With the night, came the troubles. My GPS froze so I missed a turn, my handlebar started getting loose with all the gravel sections so I had to stop to tighten the screws, I was chased by dogs and at some point, in a descent, two people in an ambulance signalled me to stop. They told me something in Bosnian and I replied that I didn't understand so they just left without more explanation. I was wondering if they wanted to warn me about the danger to ride at night or if something happened to someone. After checking the live tracking, I realized that Sam and Ben were far ahead of me, but that was impossible! They didn’t overtake me and now I was imagining the worse scenarios, I discovered later that my tracker simply stopped updating my position. As I went downhill to CP6, temperature had dropped drastically, I struggled to keep my eyes open and I had saddle sores so the descent seemed endless. After reaching the check-point, I stopped several times to try to have a nap but I was probably too excited and couldn't fall asleep despite the deep fatigue so I just continued riding.

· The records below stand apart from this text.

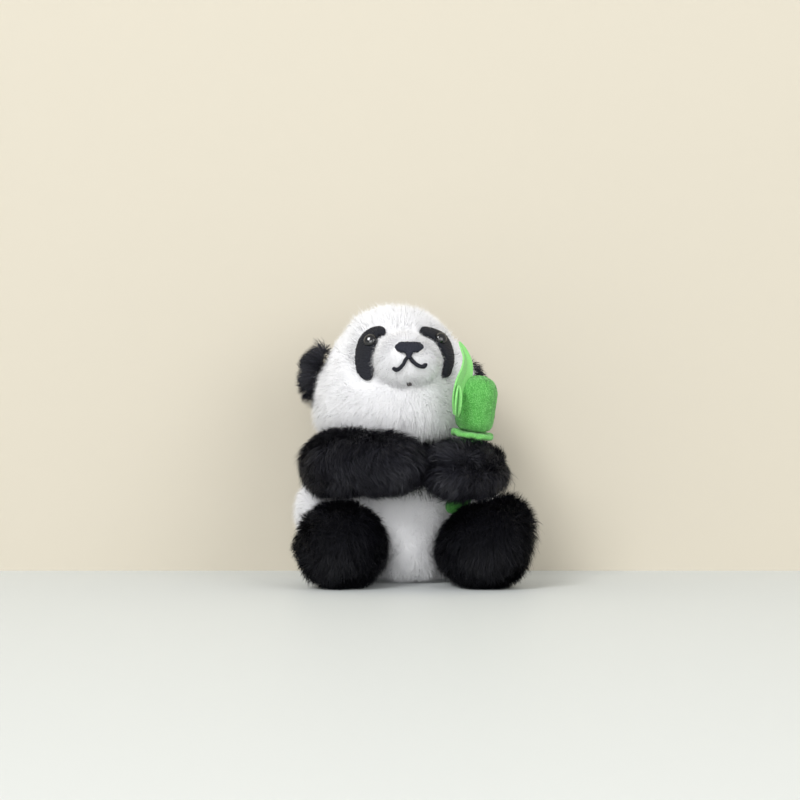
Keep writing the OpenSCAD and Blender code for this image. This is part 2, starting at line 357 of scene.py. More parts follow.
def scatter(obj, per_mm2, rng):
    """Random points on a mesh by area, with their normals."""
    mesh = obj.data
    mesh.calc_loop_triangles()
    tri = np.empty(len(mesh.loop_triangles) * 3, np.int32)
    mesh.loop_triangles.foreach_get("vertices", tri)
    tri = tri.reshape(-1, 3)
    co, no = points_of(mesh), normals_of(mesh)
    a, b, c = (co[tri[:, i]] for i in range(3))
    area = np.linalg.norm(np.cross(b - a, c - a), axis=1) / 2
    total = np.cumsum(area)
    count = int(total[-1] * per_mm2 * 1e6)
    pick = np.searchsorted(total, rng.uniform(0, total[-1], count))
    pick = np.minimum(pick, len(tri) - 1)
    u, v = rng.random(count), rng.random(count)
    flip = u + v > 1
    u[flip], v[flip] = 1 - u[flip], 1 - v[flip]
    w = 1 - u - v
    at = a[pick] * w[:, None] + b[pick] * u[:, None] + c[pick] * v[:, None]
    n = sum(no[tri[pick, i]] * x[:, None] for i, x in enumerate((w, u, v)))
    return at, unit(n)


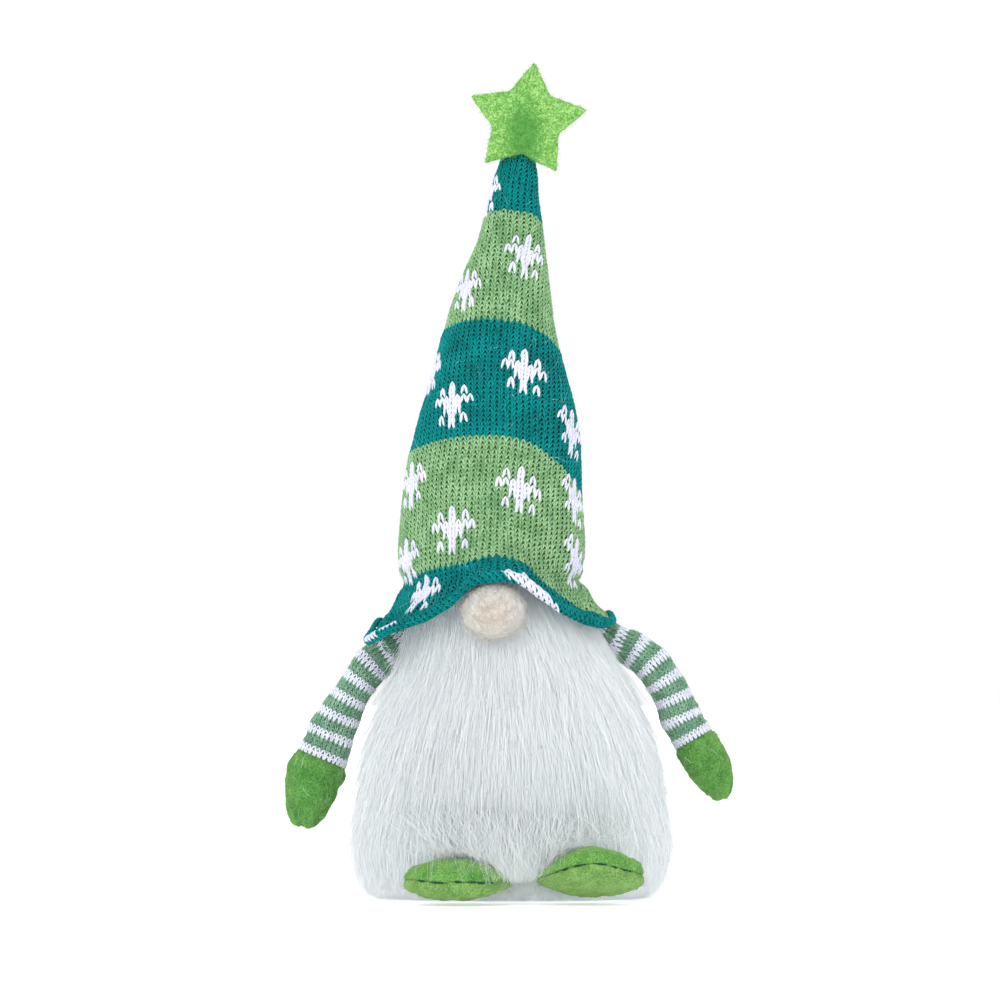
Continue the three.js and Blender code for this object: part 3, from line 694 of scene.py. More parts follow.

It started raining when I arrived in Visegrad at CP7, so I had difficulty to leave but Sam was getting dangerously close so I had to move on. The mountainous part of the race started with a 17km climb and as I had a break at the top to get warmly dressed, Sam passed me. At the foot of Cima Coppi, as I slowly climbed while checking the position of the other riders on my phone, I hit a hole and my two tyres blew up. It was the first time I was riding tubeless and I had heard all stories about the hassle to fix those tyres when a puncture arose. I was very worried, but to my great surprise I managed to quickly remove my tyres and put tubes in them. If I had another puncture, I had nothing left to repair and there was no bike shop nearby, so I was relying on luck for now on.

 

My main concerns now were my saddle sores, my crotch was hurting tremendously. I could barely sit on the saddle, so I was riding out of the saddle most of the time or in a twisted position which made progression quite slow. At some point I even sacrificed my neck warmer as I thought it would be more useful down there.

 

During the second night, I surprisingly saw Sam passing by while I was sitting on the grass, I had no idea I overtook him. But after 45 hours and 950km into the race, I finally found some shelter next to the road and had some sleep. I woke up after 15 minutes and continued riding into the dark. Nikica, the organizer of the race, brought me another tracker and I could see that I was in second position again as Sam stopped again for some rest.

 

While climbing the Galica pass, I felt exhausted again and laid down on the roadside for a quick nap. Unfortunately, it was the time a car passed on this deserted road and the driver stopped thinking I got knocked down, so I jumped back on the bike battling the tiredness. Luckily, the last 250km were mostly downhill, but the last 100kms were false flats with a strong headwind and because of my saddle sores, I couldn’t lean on my aero bars anymore. I first thought that my ranking was secured and took the time for pictures but then I was afraid to end like Julian Alaphilippe (who raised his arms too soon). I knew Sam was fast on flat terrain and he was rapidly gaining ground, so I pushed on the pedals until the finish line that I reached after 58 hours and 9 minutes into the race. Sam arrived 15 minutes and Ben 2 hours later.

 

It was really exhilarating to race against two riders with a very similar level in sumptuous landscapes. The event was very well organized and Nikica is a real enthusiast who wants the participants to have the best possible experience, I can only recommend to go and discover this fabulous country.